Great incentive system you guys have worked out! Glad to see it being used as intended! Works like a charm!

You were likely down-voted for the snark with which you addressed the points.
Suppose you do a simple addition on your 4096bit "CPU", you have to propagate the carry from the first 64bits to the next 64. How do you do that within your clock cycle over the internet? You'd have to pipeline them so that each subsequent 64bit add waits for the previous carry, but then wouldn't it be orders of magnitude faster to just do it on the same CPU rather than taking the time and resources to do a single 64bit add followed by a high latency network transfer? At any rate what does clock synchronization buy you here exactly, data transfer are still high-latency and high-jitter, at best you're isochronous but definitely not synchronous.

Either I completely misunderstand what you're proposing or it doesn't make sense at all.

I’m not quite sure what GP is getting at, either, but I can sort of see the lockstep synchronization described letting you build something like the original Thinking Machines Connection Machine out of more distributed parts.

The original Cray supercomputers also benefitted from a design where every wire in the pipeline was the same length for “free” synchronization courtesy of the speed of light.

I don’t think you understand how memory bus width is calcuslated or what it means. You are an order of magnitude off on the layer in question.
An order of magnitude. Jeepers, that sounds really bad.
How would the math work on that? Simple addition now requires coordination of results across many CPUs.
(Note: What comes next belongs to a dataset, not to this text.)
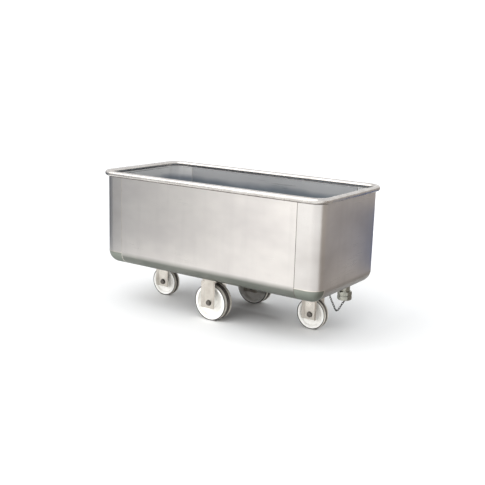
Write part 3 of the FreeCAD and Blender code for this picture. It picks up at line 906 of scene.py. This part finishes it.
@dataclass
class RimTube:
    """Tube round the top edge, with its butt welds and the fillet that holds it to the wall."""

    band_width: float = 4.0 * MM
    band_rise: float = 0.15 * MM
    fillet_width: float = 8.0 * MM
    fillet_rise: float = 1.0 * MM

    def __post_init__(self) -> None:
        """Read the tube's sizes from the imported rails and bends."""
        self.low, self.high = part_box("rim_rails")
        self.tube_radius = (self.high.z - self.low.z) / 2
        self.centre_z = (self.high.z + self.low.z) / 2

    def dress(self) -> None:
        """Give rails and bends the bright tube finish."""
        dress("rim_rails", RIM_BRIGHT)
        dress("rim_bends", RIM_BRIGHT)

    def build_butt_welds(self, shell: TankShell) -> None:
        """Ground bands where each bend is butted to its rails.

        Args:
            shell: Shell that the tube follows.
        """
        centre_x = self.high.x - self.tube_radius
        centre_y = self.high.y - self.tube_radius
        straight_x = shell.half_length - shell.radius
        straight_y = shell.half_width - shell.radius
        half = self.band_width / 2
        inner = self.tube_radius - 0.3 * MM
        outer = self.tube_radius + self.band_rise
        crown = 0.4 * MM
        outline = rounded_outline(
            [(inner, -half, 0), (outer, -half * 0.5, crown), (outer, half * 0.5, crown), (inner, half, 0)]
        )
        points: list[Vector] = []
        faces: list[tuple[int, ...]] = []
        places = [
            (Vector((i * straight_x, j * centre_y, self.centre_z)), Vector((1, 0, 0)))
            for i in (-1, 1)
            for j in (-1, 1)
        ] + [
            (Vector((i * centre_x, j * straight_y, self.centre_z)), Vector((0, 1, 0)))
            for i in (-1, 1)
            for j in (-1, 1)
        ]
        for centre, axis in places:
            more, loops = lathe(outline, centre, axis, 48)
            faces += [tuple(n + len(points) for n in loop) for loop in loops]
            points += more
        new_piece("rim_butt_welds", points, faces, WELD_GROUND, "tank", "polished_stainless", 50.0)

    def build_fillet(self, shell: TankShell) -> None:
        """Fillet bead under the tube, outside the wall.

        Args:
            shell: Shell whose top edge carries the tube.
        """
        shape = BeadShape(
            self.fillet_width, self.fillet_rise, ripple=0.12, ripple_pitch=7 * MM, step=3.5 * MM
        )
        line = SurfaceLine()
        x, y, radius = shell.half_length, shell.half_width, shell.radius
        z = shell.top - 2.6 * MM
        tilt = Vector((0, 0, -0.7))
        arc_step = shape.step
        for start, end in (((1, 0), (0, 1)), ((0, 1), (-1, 0)), ((-1, 0), (0, -1)), ((0, -1), (1, 0))):
            a, b = Vector((*start, 0)), Vector((*end, 0))
            corner = Vector((
                (start[0] + end[0]) * (x - radius),
                (start[1] + end[1]) * (y - radius),
                z,
            ))
            line.arc(corner, a, b, radius, arc_step)
            turned = Vector((-end[1], end[0], 0))
            half = (x if end[0] == 0 else y) - radius
            line.straight(corner + b * radius + turned * (2 * half), b, shape.step * 2)
        line.points = line.points[:-1]
        line.normals = [(n + tilt).normalized() for n in line.normals[:-1]]
        # the bead's nearly black colour is painted shade under the tube
        weld_piece("rim_fillet_weld", [line], shape, WELD_CREVICE, "tank", closed=True)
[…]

Worst case is N-1 ticks where N is the CPU count. What operation would get faster by such a virtual CPU?
Economy of scale, my dude.

An organization seeking to market a product based on any spare slack or wastage of their bare metal could stitch together a niche product like this from enough resources, and price it in the space where it nets them money, and is cheaper than something an individual or small business might be capable of building on their own, with the cheapest possible parts.

That's basically the the core principle of every cloud product being sold.